Comentario
Lo cierto es que se trata de un fenómeno complejo, pero en el que varios factores parecen evidentes. El primero, de enorme importancia, es el que predomina fuera del territorio de la Grecia tradicional: en las nuevas ciudades -Alejandría, Antioquía, Seleucia-, el problema esencial es la propia escasez de pobladores griegos, si tenemos en cuenta el número de nativos y sus fuertes tradiciones. En Siria, en Egipto sobre todo, pronto se revela inviable la postura fusionadora de Alejandro, con sus matrimonios mixtos y su unificación de razas y culturas bajo el patrocinio regio. Aún Ptolomeo I intentará, durante unos años, una política de este tipo -no otra cosa supone el apoyo a ese dios híbrido que fue Serapis-, pero pronto se revelará tan imposible helenizar a los egipcios, orgullosos de su cultura faraónica, como egiptizar a los griegos, envanecidos por su situación victoriosa y rectora. Y estos griegos, precisamente, se empeñarán en ser, lejos de sus lugares de origen, lo más griegos que puedan, importando del Egeo sus alimentos tradicionales -vino, higos, etc.-, releyendo a sus clásicos, repitiendo machaconamente sus ritos religiosos o funerarios, y hasta fomentando los juegos atléticos a los que estaban acostumbrados.

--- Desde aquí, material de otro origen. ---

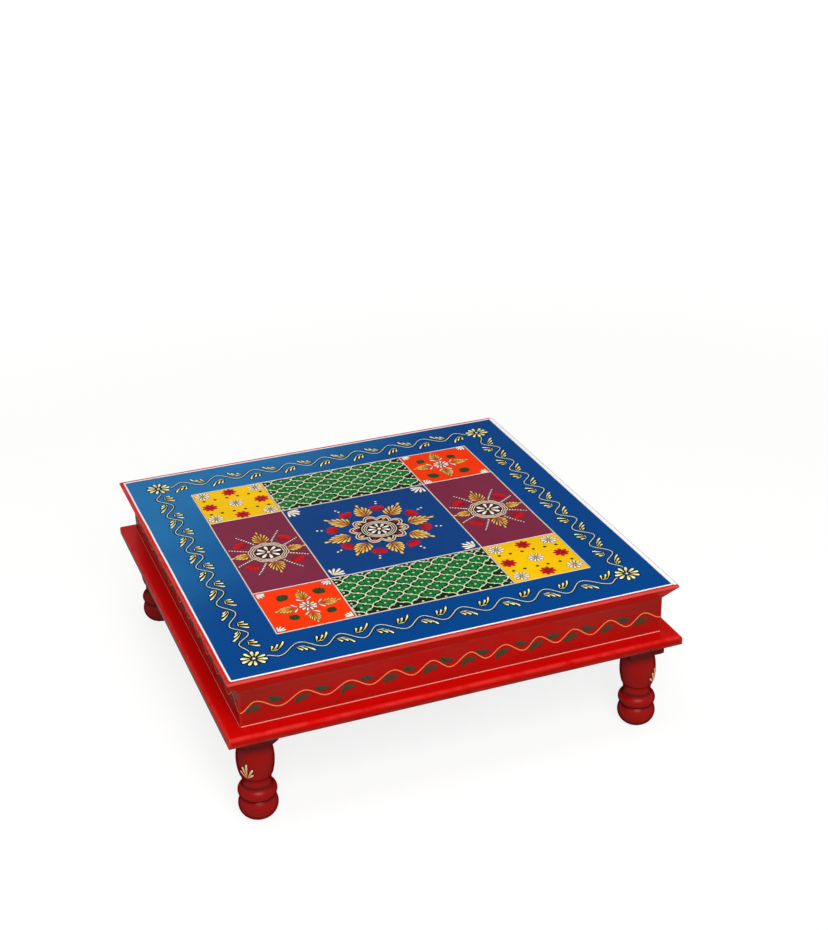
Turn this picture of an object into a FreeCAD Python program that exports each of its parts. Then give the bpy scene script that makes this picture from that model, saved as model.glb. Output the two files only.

En el campo de la cultura y del arte, esta actitud sólo podía llevar al conservadurismo más radical. Unidos griegos de distintos orígenes en las nuevas capitales, hubo de imponerse una lengua común que superase los dialectos; y para ello, nada más sencillo que utilizar el lenguaje literario de más uso, el ático de mediados del siglo IV a. C., tan empleado en la oratoria como en las transacciones comerciales. Era una lengua que ya empezaba a resultar académica y formalista en la propia Atenas de h. 300 a. C., pero que se difundió como signo de cultura en todas las escuelas griegas del Mediterráneo oriental: de ahí que se la denomine "lengua común o koiné". En cuanto al arte, ocurrió un fenómeno semejante: lo ya prestigioso en los lugares de origen de los emigrantes pasó a ser considerado lo bueno por definición, a expensas de posibles innovaciones: el hombre de Alejandría o de Antioquía deseaba tener dioses idénticos a los que dejara en su aldea nativa.
En la Grecia propia, y por razones muy distintas, se imponía la misma solución: las arruinadas regiones del Peloponeso, al igual que la derrotada y decaída Atenas, son conscientes de la crisis que viven y, nostálgicas de un pasado mejor, sienten tendencia a aferrarse cuanto pueden a sus tradiciones: no es momento de intentar novedades, sino de mirarse complacientemente el ombligo, de comprobar cómo ha sido la cultura propia de generaciones anteriores la que ha dado como fruto un presente universal que quizá se escapa al propio control, pero que en todas partes se considera halagüeño. Hay que recordar a los genios pretéritos, ahora ya patrimonio de la humanidad helenizada, o, en el mejor y más creativo de los casos, hay que saber buscar la síntesis entre una mentalidad griega, forjada en el estudio de los clásicos, y los problemas generales del hombre, despojados del lastre localista: los filósofos hablarán de la naturaleza y del ser humano, no de los sistemas políticos concretos, el teatro olvidará los asuntos peculiares de la pequeña Atenas para abrirse a la comedia de caracteres, y los artistas se centrarán en la búsqueda de un clasicismo totalizador, concebido como la síntesis de corrientes personales anteriores.